== What is required ==
What is needed is an exact copy of the lines from the one containing "# Wave panel, a" to the one containing "bpy.context.view_layer.update()", both lines included, and no other lines.
• • • •
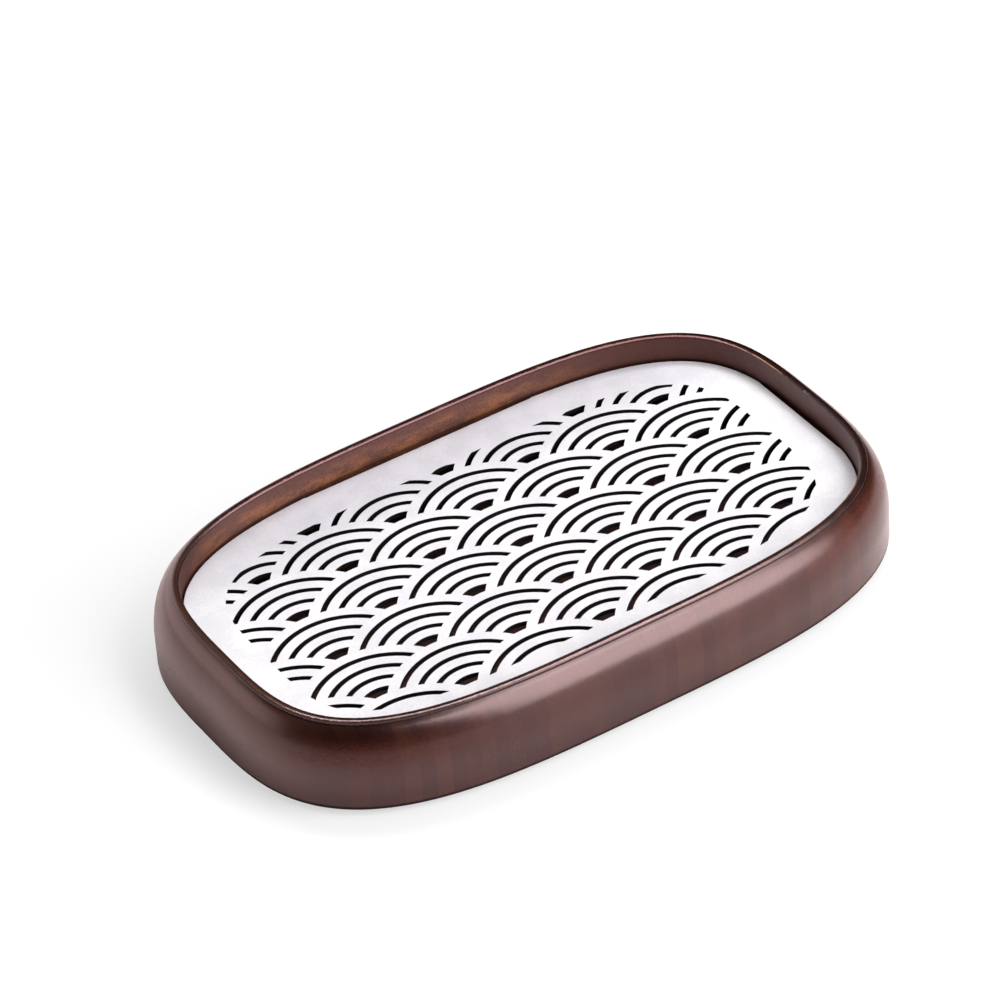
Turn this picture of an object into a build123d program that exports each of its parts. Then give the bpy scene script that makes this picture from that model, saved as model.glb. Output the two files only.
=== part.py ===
from build123d import *
import math
import os

os.makedirs("parts", exist_ok=True)

# Gongfu tea tray, millimetres: a bamboo frame round a drip reservoir, under a loose
# metal panel cut with waves. +Z is up, X runs along the tray, and the origin is on the
# table under its centre.

# Whole tray
tray_length = 270.0            # over the widest line of the frame
tray_width = 164.6             # over the same line
body_height = 34.5             # underside of the frame to the top of its lip
foot_stand = 1.5               # table to the underside of the frame
overrun = 1.0                  # how far a cutter runs past the face that it opens

# Rounded outline, the superellipse |x/a|^p + |y/b|^p = 1
outline_power = 3.47           # squareness of the opening, and of every line that follows it
outline_points = 64            # points that the spline round an outline passes through

# Bamboo frame
wall = 10.6                    # the opening's edge to the frame's widest line
rim_rise = 10.7                # top of the panel to the top of the lip
lip_width = 2.9                # narrow bead round the opening
lip_crown = 0.4                # rise of the bead's rounded top over its two edges
lip_step = 1.1                 # top of the bead down to the crest of the shoulder's curve
lip_cover = 1.6                # how far the bead reaches over that crest
lip_edge_round = 0.15          # broken edges of the bead
shoulder_drop = 20.0           # height of the rounded shoulder, down to the widest line
bottom_round = 2.5             # rounding of the frame's lower outer edge
ledge_width = 5.0              # step that the panel rests on
board_lap = 3.5                # how far the base board reaches under the ledge's edge

# Base board
board_thickness = 5.0
board_recess = 0.8             # underside of the frame up to the underside of the board
glue_gap = 0.2                 # glue line round the board's edge

# Wave panel
panel_thickness = 2.0
panel_end_gap = 0.4            # panel to frame at each end
panel_side_gap = 1.2           # panel to frame along each side
panel_edge_round = 0.35        # broken upper edge
relief_depth = 1.35            # straight reliefs in the panel's edge, to lift it by
side_relief_length = 99.0
end_relief_length = 49.0

# Wave openings
wave_margin = 15.6             # plain border round the pattern
wave_power = 4.2               # squareness of the pattern's outline
wave_pitch = 58.0              # fan to fan along a row
row_spacing = 13.0             # row to row, each row half a pitch across from the last
fan_radius = 33.25
slot_width = 2.1
slot_pitch = 5.95              # one arc slot to the next in a fan
slots_per_fan = 3
fan_centre_y = -9.1            # centre of the fan in the middle of the panel
smallest_opening = 2.25        # scraps smaller than a square of this side stay solid

# Feet
foot_radius = 6.0
foot_gap = 0.3                 # foot to the wall of its socket
foot_recess = 0.7              # depth of the socket in the base board
foot_edge_round = 0.5
foot_inset = 26.0              # foot's centre from the base board's ends and sides

# Heights
frame_bottom = foot_stand
lip_top = frame_bottom + body_height
lip_side = lip_top - lip_crown
shoulder_top = lip_top - lip_step
belly_height = shoulder_top - shoulder_drop
panel_top = lip_top - rim_rise
ledge_top = panel_top - panel_thickness
board_bottom = frame_bottom + board_recess
board_top = board_bottom + board_thickness

# Half lengths and half widths
opening_half_length = tray_length / 2 - wall
opening_half_width = tray_width / 2 - wall
panel_half_length = opening_half_length - panel_end_gap
panel_half_width = opening_half_width - panel_side_gap
wave_half_length = panel_half_length - wave_margin
wave_half_width = panel_half_width - wave_margin


def outline(half_length, half_width, power, inset=0.0):
    """Closed superellipse for the line block in use, moved inwards along its normals."""
    points = []
    for i in range(outline_points):
        turn = 2 * math.pi * i / outline_points
        across = math.cos(turn)
        along = math.sin(turn)
        lean_x = math.copysign(abs(across) ** (2 - 2 / power) / half_length, across)
        lean_y = math.copysign(abs(along) ** (2 - 2 / power) / half_width, along)
        lean = math.hypot(lean_x, lean_y)
        x = math.copysign(half_length * abs(across) ** (2 / power), across)
        y = math.copysign(half_width * abs(along) ** (2 / power), along)
        points.append((x - inset * lean_x / lean, y - inset * lean_y / lean))
    Spline(*points, periodic=True)


# Bamboo frame: one section, drawn at the +X end, carried round the opening
lip_edge = opening_half_length + lip_width
belly_edge = opening_half_length + wall
crest = lip_edge - lip_cover
crest_to_belly = belly_edge - crest
cover_turn = math.acos(lip_cover / crest_to_belly)
shoulder_edge = belly_height + shoulder_drop * math.sin(cover_turn)
ledge_edge = opening_half_length - ledge_width
rebate_edge = ledge_edge + board_lap

with BuildPart() as bamboo_frame:
    with BuildLine() as opening_line:
        outline(opening_half_length, opening_half_width, outline_power)
    with BuildSketch(Plane.XZ) as frame_section:
        with BuildLine():
            Line((lip_edge, shoulder_edge), (lip_edge, lip_side))
            ThreePointArc((lip_edge, lip_side), (opening_half_length + lip_width / 2, lip_top),
                          (opening_half_length, lip_side))
            Polyline((opening_half_length, lip_side), (opening_half_length, ledge_top),
                     (ledge_edge, ledge_top), (ledge_edge, board_top),
                     (rebate_edge, board_top), (rebate_edge, frame_bottom),
                     (belly_edge, frame_bottom), (belly_edge, belly_height))
            EllipticalCenterArc((crest, belly_height), crest_to_belly, shoulder_drop,
                                arc_size=math.degrees(cover_turn))
        make_face()
        fillet(frame_section.vertices().group_by(Axis.Y)[-1], lip_edge_round)
        fillet(frame_section.vertices().group_by(Axis.Y)[0].sort_by(Axis.X)[-1], bottom_round)
    sweep(path=opening_line.wire())
bamboo_frame.part.label = "bamboo_frame"
export_step(bamboo_frame.part, "parts/bamboo_frame.step")

# Base board, glued up into the frame's rebate, with a socket for each foot
board_inset = ledge_width - board_lap + glue_gap
foot_x = opening_half_length - board_inset - foot_inset
foot_y = opening_half_width - board_inset - foot_inset
foot_places = {
    "foot_front_left": (-foot_x, -foot_y),
    "foot_front_right": (foot_x, -foot_y),
    "foot_back_left": (-foot_x, foot_y),
    "foot_back_right": (foot_x, foot_y),
}

with BuildPart() as base_board:
    with BuildSketch(Plane.XY.offset(board_bottom)):
        with BuildLine():
            outline(opening_half_length, opening_half_width, outline_power, board_inset)
        make_face()
    extrude(amount=board_thickness)
    with BuildSketch(Plane.XY.offset(board_bottom - overrun)):
        with Locations(*foot_places.values()):
            Circle(foot_radius + foot_gap)
    extrude(amount=overrun + foot_recess, mode=Mode.SUBTRACT)
base_board.part.label = "base_board"
export_step(base_board.part, "parts/base_board.step")

# Feet, soft round pads pressed up into the board's sockets
for name, place in foot_places.items():
    with BuildPart() as foot:
        with BuildSketch():
            with Locations(place):
                Circle(foot_radius)
        extrude(amount=board_bottom + foot_recess)
        fillet(foot.edges().group_by(Axis.Z)[0], foot_edge_round)
    foot.part.label = name
    export_step(foot.part, f"parts/{name}.step")

# One fan of waves: arc slots round a core, cut short by the three fans below it
land = slot_pitch - slot_width
with BuildSketch() as fan:
    for i in range(slots_per_fan):
        slot_radius = fan_radius - land - slot_pitch * i
        Circle(slot_radius)
        Circle(slot_radius - slot_width, mode=Mode.SUBTRACT)
    Circle(fan_radius - land - slot_pitch * slots_per_fan)
    with Locations((-wave_pitch / 2, -row_spacing), (wave_pitch / 2, -row_spacing),
                   (0, -2 * row_spacing)):
        Circle(fan_radius, mode=Mode.SUBTRACT)

# All the fans, kept within the panel's plain border
fan_columns = math.ceil((wave_half_length + fan_radius) / (wave_pitch / 2))
fan_rows = math.ceil((wave_half_width + fan_radius) / row_spacing)
fan_places = [
    (wave_pitch / 2 * column, fan_centre_y + row_spacing * row)
    for row in range(-fan_rows, fan_rows + 1)
    for column in range(-fan_columns, fan_columns + 1)
    if (row + column) % 2 == 0
]
with BuildSketch(Plane.XY.offset(ledge_top)) as waves:
    with Locations(*fan_places):
        add(fan.sketch)
    with BuildLine():
        outline(wave_half_length, wave_half_width, wave_power)
    make_face(mode=Mode.INTERSECT)
openings = waves.sketch.faces().filter_by(lambda face: face.area > smallest_opening ** 2)

# Wave panel, a loose plate that rests on the frame's ledge
with BuildPart() as wave_panel:
    with BuildSketch(Plane.XY.offset(ledge_top)):
        with BuildLine():
            outline(panel_half_length, panel_half_width, outline_power)
        make_face()
    extrude(amount=panel_thickness)
    fillet(wave_panel.edges().group_by(Axis.Z)[-1], panel_edge_round)
    with BuildSketch(Plane.XY.offset(ledge_top)):
        with Locations((0, panel_half_width), (0, -panel_half_width)):
            Rectangle(side_relief_length, 2 * relief_depth)
        with Locations((panel_half_length, 0), (-panel_half_length, 0)):
            Rectangle(2 * relief_depth, end_relief_length)
    extrude(amount=panel_thickness + overrun, mode=Mode.SUBTRACT)
    extrude(openings, amount=panel_thickness + overrun, mode=Mode.SUBTRACT)
wave_panel.part.label = "wave_panel"
export_step(wave_panel.part, "parts/wave_panel.step")
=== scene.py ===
import math

import bmesh
import bpy
from mathutils import Matrix, Vector


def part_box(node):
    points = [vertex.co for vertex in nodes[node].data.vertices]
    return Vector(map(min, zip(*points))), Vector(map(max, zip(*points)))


# Gongfu tea tray: dark lacquered bamboo round a matt silver panel cut with waves.
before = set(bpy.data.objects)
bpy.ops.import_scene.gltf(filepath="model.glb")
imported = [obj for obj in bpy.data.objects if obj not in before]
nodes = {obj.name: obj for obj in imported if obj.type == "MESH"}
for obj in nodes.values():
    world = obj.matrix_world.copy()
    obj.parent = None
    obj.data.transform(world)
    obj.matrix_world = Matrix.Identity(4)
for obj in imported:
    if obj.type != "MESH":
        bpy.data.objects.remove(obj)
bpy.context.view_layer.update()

MM = 0.001

# Camera
aim = Vector((0.0232, 0.0525, 0.0))          # point on the table in the middle of the picture
camera_distance = 1.901
camera_turn = math.radians(-31.38)           # counted to the left from looking along +Y
camera_tilt = math.radians(38.33)            # looking down
camera_roll = math.radians(-3.65)
camera_lens = 184.4                          # millimetres, like the sensor
camera_sensor = 36.0
camera_reach = 50.0                          # how far away things are still shown

# Studio
floor_size = 12.0
floor_light = (0.60, 0.60, 0.605)            # the floor's colour in the light that it throws back
floor_mirrored = (0.80, 0.67, 0.66)          # and as the tray mirrors it
floor_seen = (0.90, 0.90, 0.905)             # and in the picture, where it also glows
floor_glow = 0.6
floor_roughness = 0.9
lamp_distance = 1.6
room_turn = math.radians(118)                # the bright side of the room, counted from +X
room_side = (0.5, 0.82)                      # cosine from its middle, where it is dark and bright
room_top = (0.75, 0.55)                      # sine of the height, where it is dark and bright
room_light = (1.44, 1.28, 1.28)
room_shade = (0.02, 0.02, 0.02)

# The frame's rim, in millimetres like every place and width below
wall = 10.6                                  # the opening's edge to the frame's widest line
outline_power = 3.47                         # squareness of the opening's outline
lip_width = 2.9
lip_crown = 0.4                              # height of the lip's rounded crown
rim_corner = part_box("bamboo_frame")[1] / MM
opening_half_length = rim_corner.x - wall
opening_half_width = rim_corner.y - wall
lip_side = rim_corner.z - lip_crown          # top of the lip's straight sides
panel_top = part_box("wave_panel")[1].z / MM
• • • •
== Worked solution ==
# Wave panel, a loose plate that rests on the frame's ledge
with BuildPart() as wave_panel:
    with BuildSketch(Plane.XY.offset(ledge_top)):
        with BuildLine():
            outline(panel_half_length, panel_half_width, outline_power)
        make_face()
    extrude(amount=panel_thickness)
    fillet(wave_panel.edges().group_by(Axis.Z)[-1], panel_edge_round)
    with BuildSketch(Plane.XY.offset(ledge_top)):
        with Locations((0, panel_half_width), (0, -panel_half_width)):
            Rectangle(side_relief_length, 2 * relief_depth)
        with Locations((panel_half_length, 0), (-panel_half_length, 0)):
            Rectangle(2 * relief_depth, end_relief_length)
    extrude(amount=panel_thickness + overrun, mode=Mode.SUBTRACT)
    extrude(openings, amount=panel_thickness + overrun, mode=Mode.SUBTRACT)
wave_panel.part.label = "wave_panel"
export_step(wave_panel.part, "parts/wave_panel.step")
=== scene.py ===
import math

import bmesh
import bpy
from mathutils import Matrix, Vector


def part_box(node):
    points = [vertex.co for vertex in nodes[node].data.vertices]
    return Vector(map(min, zip(*points))), Vector(map(max, zip(*points)))


# Gongfu tea tray: dark lacquered bamboo round a matt silver panel cut with waves.
before = set(bpy.data.objects)
bpy.ops.import_scene.gltf(filepath="model.glb")
imported = [obj for obj in bpy.data.objects if obj not in before]
nodes = {obj.name: obj for obj in imported if obj.type == "MESH"}
for obj in nodes.values():
    world = obj.matrix_world.copy()
    obj.parent = None
    obj.data.transform(world)
    obj.matrix_world = Matrix.Identity(4)
for obj in imported:
    if obj.type != "MESH":
        bpy.data.objects.remove(obj)
bpy.context.view_layer.update()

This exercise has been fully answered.